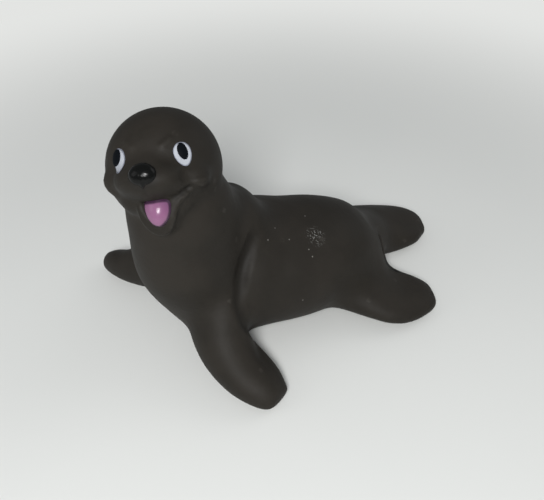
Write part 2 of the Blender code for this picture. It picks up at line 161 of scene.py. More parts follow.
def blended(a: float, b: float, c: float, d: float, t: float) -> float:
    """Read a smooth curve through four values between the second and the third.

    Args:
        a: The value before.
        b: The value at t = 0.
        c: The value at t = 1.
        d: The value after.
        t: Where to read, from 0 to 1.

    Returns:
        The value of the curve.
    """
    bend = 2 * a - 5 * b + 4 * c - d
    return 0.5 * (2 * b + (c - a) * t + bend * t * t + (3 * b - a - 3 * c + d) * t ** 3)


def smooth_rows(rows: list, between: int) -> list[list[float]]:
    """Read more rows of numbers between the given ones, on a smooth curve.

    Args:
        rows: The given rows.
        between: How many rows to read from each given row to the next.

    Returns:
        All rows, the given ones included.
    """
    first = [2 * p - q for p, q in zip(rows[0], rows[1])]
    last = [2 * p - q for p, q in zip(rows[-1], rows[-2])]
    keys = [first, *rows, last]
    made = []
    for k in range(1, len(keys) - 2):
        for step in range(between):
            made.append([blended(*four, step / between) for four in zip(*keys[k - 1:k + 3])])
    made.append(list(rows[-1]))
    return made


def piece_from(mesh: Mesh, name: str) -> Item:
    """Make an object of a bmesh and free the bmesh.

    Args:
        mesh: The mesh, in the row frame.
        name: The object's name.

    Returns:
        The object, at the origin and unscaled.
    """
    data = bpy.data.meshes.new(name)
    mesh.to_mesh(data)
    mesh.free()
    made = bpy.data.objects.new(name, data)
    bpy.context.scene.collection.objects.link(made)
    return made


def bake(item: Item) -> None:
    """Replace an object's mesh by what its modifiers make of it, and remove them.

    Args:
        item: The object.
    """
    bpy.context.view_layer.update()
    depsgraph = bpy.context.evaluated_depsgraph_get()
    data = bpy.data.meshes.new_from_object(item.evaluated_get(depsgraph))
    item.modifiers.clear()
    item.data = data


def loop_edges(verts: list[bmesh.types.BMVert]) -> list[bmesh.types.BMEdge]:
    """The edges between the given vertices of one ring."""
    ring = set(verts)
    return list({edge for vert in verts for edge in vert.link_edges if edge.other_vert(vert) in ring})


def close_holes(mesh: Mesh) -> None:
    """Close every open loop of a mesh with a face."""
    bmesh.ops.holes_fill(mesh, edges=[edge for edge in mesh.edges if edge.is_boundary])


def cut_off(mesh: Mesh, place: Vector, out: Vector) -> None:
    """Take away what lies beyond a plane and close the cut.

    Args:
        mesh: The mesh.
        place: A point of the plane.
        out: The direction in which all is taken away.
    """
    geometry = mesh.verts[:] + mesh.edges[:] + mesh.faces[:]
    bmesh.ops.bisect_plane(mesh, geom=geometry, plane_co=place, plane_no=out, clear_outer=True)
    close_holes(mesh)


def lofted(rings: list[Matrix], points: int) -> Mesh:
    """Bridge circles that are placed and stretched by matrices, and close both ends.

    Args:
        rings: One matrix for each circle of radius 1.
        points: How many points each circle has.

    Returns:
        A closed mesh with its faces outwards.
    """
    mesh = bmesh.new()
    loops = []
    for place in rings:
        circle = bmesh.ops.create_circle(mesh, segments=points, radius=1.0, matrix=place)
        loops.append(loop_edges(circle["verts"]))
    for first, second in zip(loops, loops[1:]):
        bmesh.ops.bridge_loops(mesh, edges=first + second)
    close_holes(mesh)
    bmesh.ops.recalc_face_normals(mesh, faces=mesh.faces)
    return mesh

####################

■ **Given instruction**:
Starting with the first line of the data above, copy each line exactly until you reach the line with "item.data = data"; include that line as well.

■ **Answer to the task**:
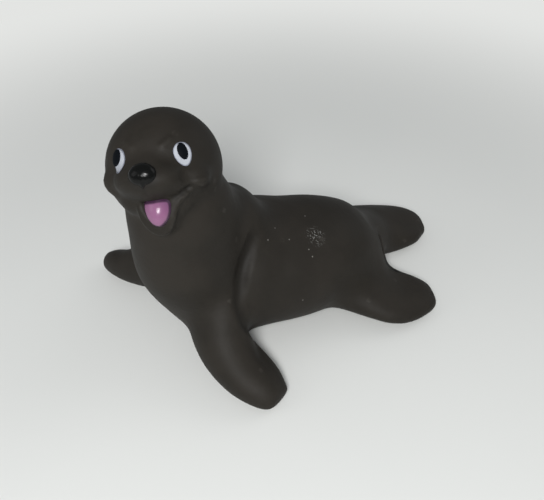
Write part 2 of the Blender code for this picture. It picks up at line 161 of scene.py. More parts follow.
def blended(a: float, b: float, c: float, d: float, t: float) -> float:
    """Read a smooth curve through four values between the second and the third.

    Args:
        a: The value before.
        b: The value at t = 0.
        c: The value at t = 1.
        d: The value after.
        t: Where to read, from 0 to 1.

    Returns:
        The value of the curve.
    """
    bend = 2 * a - 5 * b + 4 * c - d
    return 0.5 * (2 * b + (c - a) * t + bend * t * t + (3 * b - a - 3 * c + d) * t ** 3)


def smooth_rows(rows: list, between: int) -> list[list[float]]:
    """Read more rows of numbers between the given ones, on a smooth curve.

    Args:
        rows: The given rows.
        between: How many rows to read from each given row to the next.

    Returns:
        All rows, the given ones included.
    """
    first = [2 * p - q for p, q in zip(rows[0], rows[1])]
    last = [2 * p - q for p, q in zip(rows[-1], rows[-2])]
    keys = [first, *rows, last]
    made = []
    for k in range(1, len(keys) - 2):
        for step in range(between):
            made.append([blended(*four, step / between) for four in zip(*keys[k - 1:k + 3])])
    made.append(list(rows[-1]))
    return made


def piece_from(mesh: Mesh, name: str) -> Item:
    """Make an object of a bmesh and free the bmesh.

    Args:
        mesh: The mesh, in the row frame.
        name: The object's name.

    Returns:
        The object, at the origin and unscaled.
    """
    data = bpy.data.meshes.new(name)
    mesh.to_mesh(data)
    mesh.free()
    made = bpy.data.objects.new(name, data)
    bpy.context.scene.collection.objects.link(made)
    return made


def bake(item: Item) -> None:
    """Replace an object's mesh by what its modifiers make of it, and remove them.

    Args:
        item: The object.
    """
    bpy.context.view_layer.update()
    depsgraph = bpy.context.evaluated_depsgraph_get()
    data = bpy.data.meshes.new_from_object(item.evaluated_get(depsgraph))
    item.modifiers.clear()
    item.data = data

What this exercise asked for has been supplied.